As compared to the engine inlet mass flowrates, which for large rocket engines can amount to hundreds of pounds-mass per second, the pressurization flowrates are typically less than one or two pound per second. Flows this small are more effectively measured using flowmeters different from the turbine flowmeters I’ve described above. For our engine testing we use Venturi meters for these small flows. Venturi meters use a variable flow area coupled with pressure measurements to feed Bernoulli Equation relationships between pressure and fluid velocity. Once you know the fluid velocity, fluid density, and fluid flow area at any point, you can then calculate mass flowrate (for now, at least, I’ll not go any further with Venturi meter calculations).

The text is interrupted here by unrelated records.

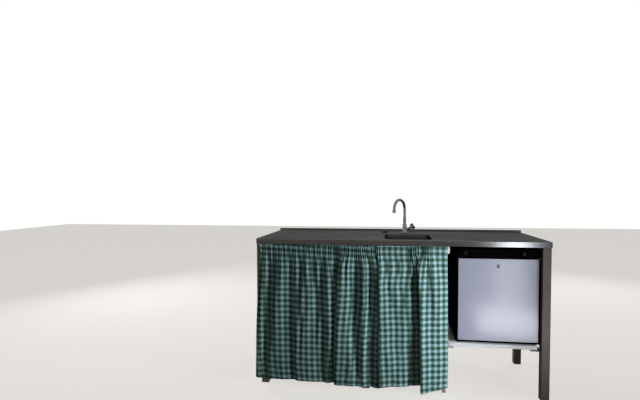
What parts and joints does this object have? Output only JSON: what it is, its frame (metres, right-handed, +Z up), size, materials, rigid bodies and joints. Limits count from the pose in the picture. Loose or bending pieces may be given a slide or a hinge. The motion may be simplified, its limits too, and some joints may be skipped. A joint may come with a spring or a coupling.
{
  "type": "kitchenette",
  "caption": "Free-standing hut kitchenette: steel worktop with sink and swan-neck tap, gathered check curtain on a wire, timber frame and a shelf with a compact fridge whose door opens.",
  "frame": {"origin": "on the floor, at the middle of the footprint, curtain included", "axes": "+Z up, front towards -Y, +X to the right as seen from the front"},
  "size_m": [1.7, 0.624, 1.137],
  "materials": {
    "stainless": "satin brushed stainless sheet",
    "board_core": "raw particle board",
    "brass": "turned brass",
    "white_plastic": "moulded",
    "black_rubber": "moulded, matt",
    "chrome": "polished",
    "cream_paint": "brushed satin paint on softwood and board",
    "white_paint": "satin paint",
    "checked_cotton": "woven green and white check",
    "black_enamel": "satin black",
    "white_liner": "vacuum formed",
    "white_wire": "dipped",
    "black_plastic": "moulded",
    "lamp_window": "clear window",
    "bright_steel": "nickelled",
    "white_enamel": "smooth enamel",
    "grey_seal": "extruded soft seal"
  },
  "bodies": {
    "kitchenette": {"worktop": "stainless", "worktop_core": "board_core", "sink_bowl": "stainless", "sink_waste": "stainless", "fixing_nuts": "brass", "bottle_trap": "white_plastic", "sink_plug": "black_rubber", "tap_base": "chrome", "left_side_panel": "cream_paint", "fridge_divider": "cream_paint", "left_front_leg": "cream_paint", "left_back_leg": "cream_paint", "middle_front_leg": "cream_paint", "middle_back_leg": "cream_paint", "right_front_post": "cream_paint", "right_back_post": "cream_paint", "curtain_rail": "white_paint", "wall_rail": "cream_paint", "cross_rails": "cream_paint", "fridge_shelf": "white_paint", "shelf_bearers": "cream_paint", "curtain_wire": "white_plastic", "wire_brackets": "white_plastic", "curtain_left": "checked_cotton", "curtain_mid_left": "checked_cotton", "curtain_mid_right": "checked_cotton", "curtain_right": "checked_cotton", "fridge_cabinet": "black_enamel", "fridge_liner": "white_liner", "fridge_rack": "white_wire", "fridge_fascia": "black_plastic", "fridge_lamp": "lamp_window", "fridge_plinth": "black_plastic", "hinge_pins": "bright_steel", "fridge_feet": "black_rubber", "cooling_coil": "black_enamel", "absorber_vessel": "black_enamel"},
    "door": {"fridge_door": "black_plastic", "fridge_door_panel": "white_enamel", "door_lock": "bright_steel", "fridge_door_liner": "white_liner", "door_gasket": "grey_seal"},
    "spout": {"tap_spout": "chrome", "tap_aerator": "chrome"},
    "handle": {"tap_handle": "chrome"},
    "dial": {"fridge_dial": "black_plastic"}
  },
  "joints": [
    {"name": "door_hinge", "type": "hinge", "parent": "kitchenette", "child": "door", "pos_m": [0.351, -0.246, 0.559], "axis": [0, 0, -1], "range_deg": [0, 105]},
    {"name": "spout_swivel", "type": "hinge", "parent": "kitchenette", "child": "spout", "pos_m": [0.055, 0.162, 0.95], "axis": [0, 0, 1], "range_deg": [-55, 110]},
    {"name": "handle_turn", "type": "hinge", "parent": "kitchenette", "child": "handle", "pos_m": [0.055, 0.162, 0.914], "axis": [0.848, 0, 0.5299], "range_deg": [0, 90]},
    {"name": "dial_turn", "type": "hinge", "parent": "kitchenette", "child": "dial", "pos_m": [0.707, -0.258, 0.827], "axis": [0, 1, 0], "range_deg": [0, 270]}
  ]
}
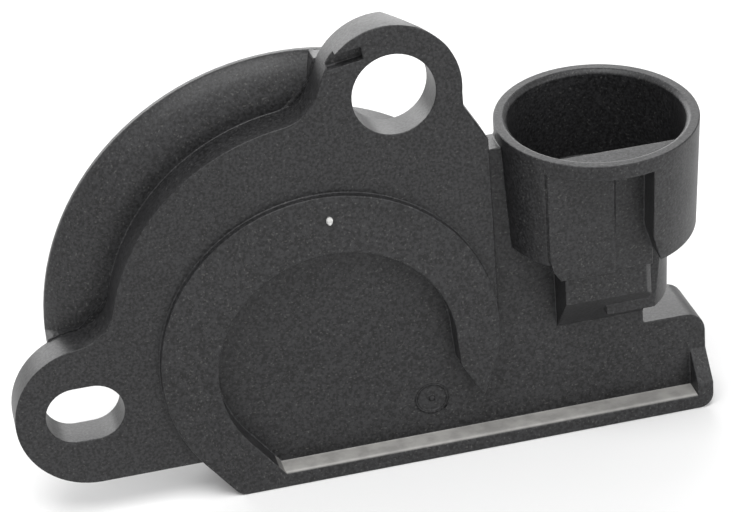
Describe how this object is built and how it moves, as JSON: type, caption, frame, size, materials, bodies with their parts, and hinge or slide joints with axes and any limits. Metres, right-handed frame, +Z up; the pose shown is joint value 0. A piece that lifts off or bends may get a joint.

This, then, wraps up the story with regards to propellant mass flow measurements and calculations on the engine test stands. In the next article, we’ll go into the measurement of and calculation of thrust. All of this discussion reminds me so much of my first days/weeks/months on the job working with SSME test data. At first, it was just a bunch of bewildering numbers and data reduction tools and rules and calibration factors and work procedures. I had no idea what was going on. But gradually, as I dug into the data and talked to people and dissected the computer codes and tools we used, I began to piece it all together as to what these measurements and calculations actually meant. Seemingly every day brought a new epiphany in understanding. Boy oh boy, that was fun!